REFLECTIONS OF A
THURSDAY
James
R. Fisher, Jr., Ph.D.
©
May 24, 2018
The
chaos and consolations of the past still haunt us in the 21th century with the
relationship between religious faith and public discourse differing with what
it was even a generation ago.
With
the “war on terror,” religion no longer is confined to history books, whatever
millennials or others think, but on the front page of our minds.
Christian
churches are in a state of ferment about sex, creationism, culture and the
struggle between fundamentalism and liberalism, which is not new but no longer
civil or just.
We
live in a time of fragmentation. The
Western world no longer aspires as it did in Martin Luther’s time to be a place
of faith, much less belief in God. Nor
is there a drive to find and preserve a common culture; in fact, the idea is
repellent.
The
world of popular culture has become a cage which jangles and sings off key in
the background of our controlled lives with TV soap operas, pop music and 24/7
media bombast in an all-but-lost world of shared values.
There
is no place in this world for courtly love as it has been superseded by a quest
for social justice, a noble objective on the surface.

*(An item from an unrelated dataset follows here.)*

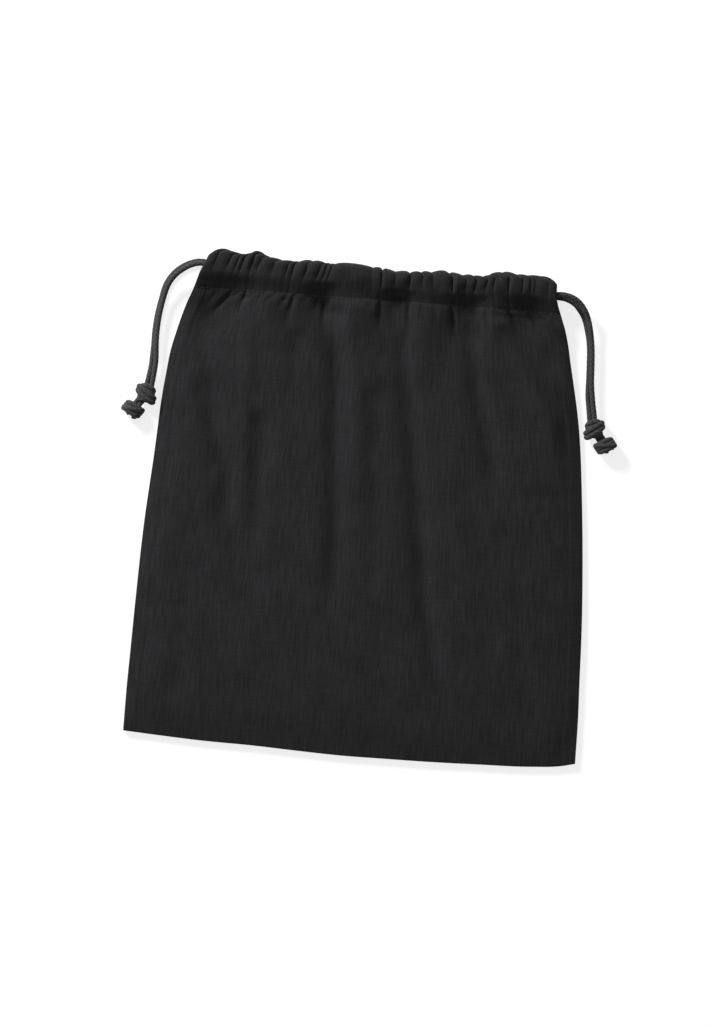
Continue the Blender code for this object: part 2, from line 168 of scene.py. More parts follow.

But what if a Just Society had a place as
well for the Ideal of Love and a Quest for God once found in the imagination?
For
a century now we have been moving away from love and God and what do we have
for it, but permissiveness, promiscuity, corruption, chicanery, war and
nihilism?
Regardless
of your religious belief, what if the links of our times could stretch unbroken
with the origins of our Western culture where there once was room for such
preferences?
Alas,
being reared Irish Roman Catholic, I can recall in my maturing years the
Papacy’s silence in the Holocaust, the slowness of the church’s admission of
the scandal of priests’ abusing children in their care, and the church’s still
stubborn policy on birth control in an already overcrowded planet.
Great
cathedrals still pencil the landscape of Europe but there is a cultural
collapse when it comes to love, God and a tolerance of peoples of differing
than Western persuasion.
What
happens to the culture of a civilization when it no longer relates to what is
going on inside the heads of individual men, women and children; when there is
constant subliminal agitation to think, feel and behave in a certain way; when
ubiquitous conformity has little room for variance with its draconian norms;
when people are so much on automatic pilot that they don’t recognize the
absurdity of their lives?
It
is a sign of the debasement and confusion of our times that pop music (e.g. Bob
Dylan, 2016 Nobel Laureate for Literature) speaks to the many far more
poignantly than academics, politicians, corporate leaders, and philosophers.
Our
democratic republic offers us an opportunity to place a vote in a spirit of
positive optimism for our candidates of choice, but what this process has
devolved to is merely a chance to vote against the other party’s candidates
whom we choose to hate because we are programmed by media to do so.
Mainstream
Christian churches have become detached from the inner lives and inner concerns
of ordinary mortals as have the two dominant political parties. On the one hand, there is an abject
disillusionment with societal institutions; and on the other, the Church with
its mission to provide safe haven for troubled souls has turned out to be
corrupt and dysfunctional and no haven at all.
The
quest for a Good Place and a Good Church detached from everyday life is not the
unknown secret of the universe but evidence that we have lost our moral compass
and our way.
This
is the central dilemma of our times. We
once assumed we shared the same language and the same inner life. That is no longer the case. We instead share the detritus of a world lost
in its own confusion.
In
checking Facebook, YouTube or surfing the Internet, we realize we no longer
share a common culture but rather a common emptiness with millions if not
billions of other souls. Human beings
have never been as alone as they are today while they are constantly reassured
that they are connected. But are
they? And if so, what do they hold in
common with anyone?
Swiss
historian Jacob Burckhardt (1818 – 1898) claims we are all conscious of our own
secret life. But with the concatenations
of dissonant noise, how can we tell?
Obviously,
there is conflict today between nascent spiritualism and transparent
materialism, but there should be room for both as complements rather than
contradiction to everyday life.
Whether
you are in the process of losing your Faith, whatever that may be; or are
returning to a new version of your Faith; or whether you are utterly
disillusioned with politics and politicians; or are hopeful of political
solutions to the injustices in your community or about the world; or whether
your deepest experience of love with a sense of belonging happened a long time
ago when you were a child, and has never been successfully rekindled since, you
can abort this common cage if you have but the will to recognize you have such
a capacity.
The
first step is to find the patience to have a long silent conversation with
yourself, the person you carry about whenever you go. Then trust yourself in this exercise and that
world you once knew in your innocence will reopen with such wonder that it will
appear as if it has always been right outside your window.